> [REQUIRED TASK]:
Find all the lines with "finishes" and gather them.

(begin)

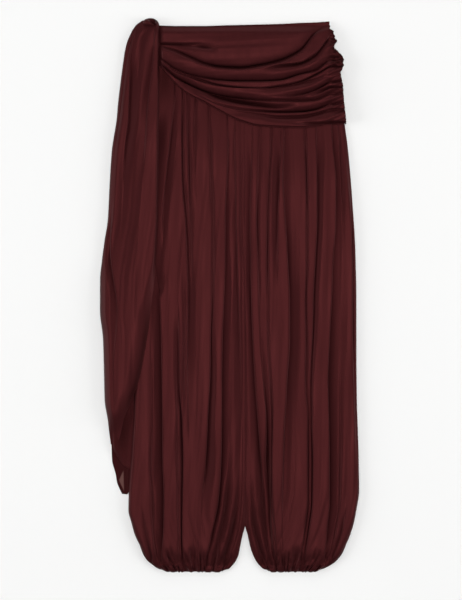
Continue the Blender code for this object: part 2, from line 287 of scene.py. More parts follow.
face_satin = satin("burgundy_satin", FACE_REDS, FACE_ROUGH)
back_satin = satin("burgundy_satin_back", BACK_REDS, BACK_ROUGH)
sheer_satin = satin("burgundy_satin_single", BACK_REDS, BACK_ROUGH, sheer=True)
print("finishes:", face_satin.name, back_satin.name, sheer_satin.name)

# %% [markdown]
# Every panel is a grid that is laid over its rows and columns. The grid comes from one bmesh
# operator, and its points then go where the panel's own functions say. Its map is measured
# along the cloth, so a pleat takes as much of the weave as it takes of the cloth. A Solidify
# modifier gives the shell its thickness. The area of the grid is printed and kept with the
# piece, because it says how large the cloth was cut.

# %% Lay a grid of cloth
sheets = []


def put(name, data):
    """A new object in the scene."""
    thing = bpy.data.objects.new(name, data)
    bpy.context.scene.collection.objects.link(thing)
    return thing


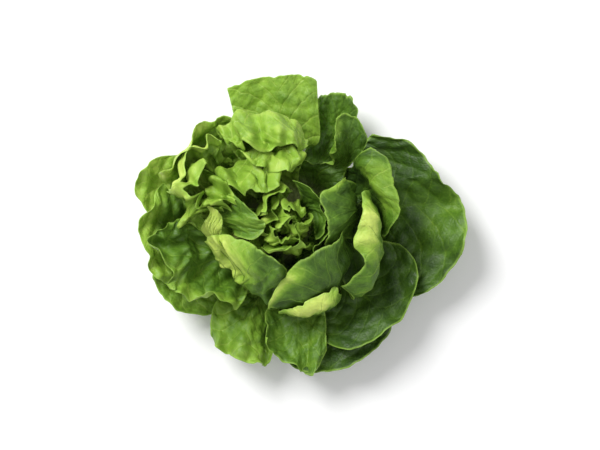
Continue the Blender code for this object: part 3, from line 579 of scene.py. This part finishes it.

(end)

> [TASK ANSWER]:
print("finishes:", face_satin.name, back_satin.name, sheer_satin.name)
Continue the Blender code for this object: part 3, from line 579 of scene.py. This part finishes it.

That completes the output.